In the foreign policy realm, the budget bill mandates a “coordinated audit” from the Special Inspector General for Afghanistan Reconstruction, the Inspector General of the Department of State, and the Inspector General of the United States Agency for International Development within 45 days. Every month, meanwhile, the Department of Defense will report on operating costs of the Iraq war (and withdrawal). With respect to private contracting, the Secretary of Defense must provide reports not only on major defense acquisitions but also the process of assessing winning bids.

Then there are the lower-profile audits, bound to produce reports that, according to Daniel Schuman, director of the Advisory Committee on Transparency at open-government group Sunlight Foundation, Congress will almost surely gloss over.

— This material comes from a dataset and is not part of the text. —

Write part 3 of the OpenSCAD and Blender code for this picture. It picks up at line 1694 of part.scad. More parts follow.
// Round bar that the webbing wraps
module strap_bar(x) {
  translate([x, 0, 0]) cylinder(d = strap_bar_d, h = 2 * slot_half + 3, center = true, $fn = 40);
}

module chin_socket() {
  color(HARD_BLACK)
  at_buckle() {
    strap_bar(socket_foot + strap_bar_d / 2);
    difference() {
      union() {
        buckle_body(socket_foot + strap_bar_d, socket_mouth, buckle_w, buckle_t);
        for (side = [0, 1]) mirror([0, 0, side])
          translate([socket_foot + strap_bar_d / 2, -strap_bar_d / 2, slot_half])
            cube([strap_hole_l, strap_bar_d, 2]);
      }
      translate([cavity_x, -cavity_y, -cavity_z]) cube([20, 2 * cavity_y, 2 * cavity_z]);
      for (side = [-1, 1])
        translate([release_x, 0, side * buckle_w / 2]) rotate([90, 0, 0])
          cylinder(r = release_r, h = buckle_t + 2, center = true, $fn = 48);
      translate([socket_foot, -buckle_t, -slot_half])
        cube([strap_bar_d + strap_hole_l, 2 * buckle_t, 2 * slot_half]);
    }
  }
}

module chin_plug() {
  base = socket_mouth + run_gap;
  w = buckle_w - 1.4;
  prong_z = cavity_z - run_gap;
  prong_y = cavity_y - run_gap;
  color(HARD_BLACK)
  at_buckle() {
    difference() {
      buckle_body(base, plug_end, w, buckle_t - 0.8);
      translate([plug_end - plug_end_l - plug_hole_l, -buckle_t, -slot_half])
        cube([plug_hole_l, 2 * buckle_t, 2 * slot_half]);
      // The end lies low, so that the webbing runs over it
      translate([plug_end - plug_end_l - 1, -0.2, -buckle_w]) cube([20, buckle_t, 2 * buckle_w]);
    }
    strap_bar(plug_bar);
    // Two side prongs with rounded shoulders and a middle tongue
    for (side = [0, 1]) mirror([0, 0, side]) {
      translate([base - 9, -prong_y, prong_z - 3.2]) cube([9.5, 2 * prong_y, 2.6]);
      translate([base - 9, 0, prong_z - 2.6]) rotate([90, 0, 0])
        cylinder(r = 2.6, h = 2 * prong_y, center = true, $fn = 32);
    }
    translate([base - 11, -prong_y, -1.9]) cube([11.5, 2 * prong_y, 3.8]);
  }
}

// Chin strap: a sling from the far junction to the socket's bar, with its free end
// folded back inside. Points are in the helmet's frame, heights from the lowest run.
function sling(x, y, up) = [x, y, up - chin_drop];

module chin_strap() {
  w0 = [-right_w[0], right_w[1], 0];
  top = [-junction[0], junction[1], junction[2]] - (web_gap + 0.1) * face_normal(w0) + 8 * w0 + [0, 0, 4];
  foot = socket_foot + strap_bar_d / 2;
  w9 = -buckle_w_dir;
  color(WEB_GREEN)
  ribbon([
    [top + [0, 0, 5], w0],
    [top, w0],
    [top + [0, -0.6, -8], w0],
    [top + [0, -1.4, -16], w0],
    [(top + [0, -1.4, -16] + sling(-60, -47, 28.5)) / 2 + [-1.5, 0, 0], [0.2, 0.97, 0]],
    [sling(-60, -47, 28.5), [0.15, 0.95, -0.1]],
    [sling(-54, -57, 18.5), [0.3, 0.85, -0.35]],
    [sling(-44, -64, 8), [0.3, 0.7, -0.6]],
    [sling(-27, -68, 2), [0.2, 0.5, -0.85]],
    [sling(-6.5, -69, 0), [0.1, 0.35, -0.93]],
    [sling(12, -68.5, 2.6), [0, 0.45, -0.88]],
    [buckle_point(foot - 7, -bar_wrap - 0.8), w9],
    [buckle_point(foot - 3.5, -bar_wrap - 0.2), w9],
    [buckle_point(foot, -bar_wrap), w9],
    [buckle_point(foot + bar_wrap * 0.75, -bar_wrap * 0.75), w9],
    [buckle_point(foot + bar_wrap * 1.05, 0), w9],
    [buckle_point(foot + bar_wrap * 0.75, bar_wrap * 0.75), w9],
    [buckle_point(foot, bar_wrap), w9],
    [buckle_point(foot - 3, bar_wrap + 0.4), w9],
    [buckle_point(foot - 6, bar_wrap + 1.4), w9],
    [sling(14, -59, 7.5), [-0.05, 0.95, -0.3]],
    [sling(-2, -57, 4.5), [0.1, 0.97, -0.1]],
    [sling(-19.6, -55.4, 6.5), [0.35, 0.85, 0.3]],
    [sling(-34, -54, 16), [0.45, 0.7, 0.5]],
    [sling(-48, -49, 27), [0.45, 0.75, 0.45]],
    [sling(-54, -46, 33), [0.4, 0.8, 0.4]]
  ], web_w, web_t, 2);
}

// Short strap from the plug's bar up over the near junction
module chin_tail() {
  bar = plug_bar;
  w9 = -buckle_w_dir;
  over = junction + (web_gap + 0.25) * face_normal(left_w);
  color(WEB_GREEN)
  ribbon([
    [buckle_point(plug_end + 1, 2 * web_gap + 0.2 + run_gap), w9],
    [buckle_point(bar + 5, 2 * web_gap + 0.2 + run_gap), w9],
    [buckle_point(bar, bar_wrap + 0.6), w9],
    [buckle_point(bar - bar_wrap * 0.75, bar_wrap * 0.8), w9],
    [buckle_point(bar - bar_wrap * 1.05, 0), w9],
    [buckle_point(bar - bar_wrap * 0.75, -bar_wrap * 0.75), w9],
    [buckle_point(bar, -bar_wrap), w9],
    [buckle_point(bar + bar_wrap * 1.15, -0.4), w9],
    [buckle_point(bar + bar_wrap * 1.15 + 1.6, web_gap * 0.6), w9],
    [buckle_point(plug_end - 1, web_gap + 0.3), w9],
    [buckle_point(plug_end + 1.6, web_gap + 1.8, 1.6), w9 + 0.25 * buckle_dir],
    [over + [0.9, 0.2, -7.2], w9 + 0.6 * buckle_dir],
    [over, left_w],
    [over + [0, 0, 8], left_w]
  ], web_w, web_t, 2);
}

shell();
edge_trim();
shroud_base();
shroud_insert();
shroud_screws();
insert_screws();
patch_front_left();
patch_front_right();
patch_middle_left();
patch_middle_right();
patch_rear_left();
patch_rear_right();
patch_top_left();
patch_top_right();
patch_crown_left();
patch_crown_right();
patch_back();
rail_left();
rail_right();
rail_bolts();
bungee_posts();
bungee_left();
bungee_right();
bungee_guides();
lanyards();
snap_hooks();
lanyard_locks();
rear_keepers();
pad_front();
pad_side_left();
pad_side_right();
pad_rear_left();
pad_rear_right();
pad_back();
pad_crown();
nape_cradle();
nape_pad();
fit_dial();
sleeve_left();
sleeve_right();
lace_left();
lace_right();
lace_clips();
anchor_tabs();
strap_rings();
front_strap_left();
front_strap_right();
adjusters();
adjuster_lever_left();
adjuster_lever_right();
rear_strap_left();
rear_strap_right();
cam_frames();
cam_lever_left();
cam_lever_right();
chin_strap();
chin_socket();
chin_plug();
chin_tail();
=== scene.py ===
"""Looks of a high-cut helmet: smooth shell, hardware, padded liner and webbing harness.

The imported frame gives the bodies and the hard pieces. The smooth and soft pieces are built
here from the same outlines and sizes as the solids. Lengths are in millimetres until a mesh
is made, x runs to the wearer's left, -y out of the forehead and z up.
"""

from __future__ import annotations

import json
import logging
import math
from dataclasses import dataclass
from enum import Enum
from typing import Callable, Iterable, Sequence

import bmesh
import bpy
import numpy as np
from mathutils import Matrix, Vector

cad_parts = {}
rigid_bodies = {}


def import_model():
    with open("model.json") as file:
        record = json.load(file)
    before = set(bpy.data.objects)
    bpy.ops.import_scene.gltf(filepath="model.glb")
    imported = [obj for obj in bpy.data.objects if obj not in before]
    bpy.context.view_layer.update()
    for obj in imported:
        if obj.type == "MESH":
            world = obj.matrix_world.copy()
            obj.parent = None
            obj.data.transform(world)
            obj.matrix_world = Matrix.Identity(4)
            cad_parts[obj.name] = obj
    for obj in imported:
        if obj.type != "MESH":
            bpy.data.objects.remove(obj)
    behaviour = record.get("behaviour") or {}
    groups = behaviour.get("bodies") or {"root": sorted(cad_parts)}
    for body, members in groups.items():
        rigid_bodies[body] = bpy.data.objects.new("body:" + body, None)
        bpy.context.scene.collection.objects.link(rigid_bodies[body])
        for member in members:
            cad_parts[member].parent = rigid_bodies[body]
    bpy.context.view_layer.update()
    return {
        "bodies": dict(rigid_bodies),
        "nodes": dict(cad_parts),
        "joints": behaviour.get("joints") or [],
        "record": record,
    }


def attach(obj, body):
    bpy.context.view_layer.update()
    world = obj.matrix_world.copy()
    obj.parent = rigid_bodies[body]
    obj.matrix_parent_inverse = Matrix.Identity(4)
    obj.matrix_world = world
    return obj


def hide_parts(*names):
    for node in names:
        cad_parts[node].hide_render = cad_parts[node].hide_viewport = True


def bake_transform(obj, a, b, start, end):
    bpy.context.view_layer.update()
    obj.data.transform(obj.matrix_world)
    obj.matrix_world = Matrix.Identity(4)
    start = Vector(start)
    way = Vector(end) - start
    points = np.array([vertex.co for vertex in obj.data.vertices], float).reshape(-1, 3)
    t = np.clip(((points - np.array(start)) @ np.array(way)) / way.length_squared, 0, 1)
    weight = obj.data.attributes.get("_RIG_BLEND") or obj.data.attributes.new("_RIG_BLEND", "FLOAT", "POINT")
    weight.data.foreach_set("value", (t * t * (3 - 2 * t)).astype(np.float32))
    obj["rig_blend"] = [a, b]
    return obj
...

The budget bill, for example, dictates that the Secretary of the Treasury reports to the Committees on Appropriations that the Asian Development Bank “is making substantial progress toward the following policy goals” in exchange for support. The Department of the Treasury, Departmental Offices, Salaries and Expenses must transfer funds to the National Academy of Sciences for a carbon audit of the tax code. And before signing off on financial assistance, the Secretary of State is required to report to the Committees on Appropriations on steps being taken by the Government of Chad “to implement a plan of action to end the recruitment and use of child soldiers, including the demobilization of child soldiers.”

Not all of the bill's language will result in more data sharing. Despite its emphasis on auditing, the bill also calls for significant cuts to programs that help promote government transparency, as noted in a blog post on Tuesday by the Sunlight Foundation. The electronic government fund, which pays for USASpending.gov, Data.gov, and the IT Dashboard, saw its funding reduced to $8 million (it once stood at $34 million).

But while Sunlight bemoaned those particular cuts, it begrudgingly acknowledged that, if properly utilized by Congress, the bill's emphasis on auditing and polling could be a positive development.

“As long as the reporting requirements are sensibly crafted, we think it is a good thing,” said Schuman. “Often times, if there isn’t someone who says 'you really need to look at this report' … Congress simply won’t focus on these things.”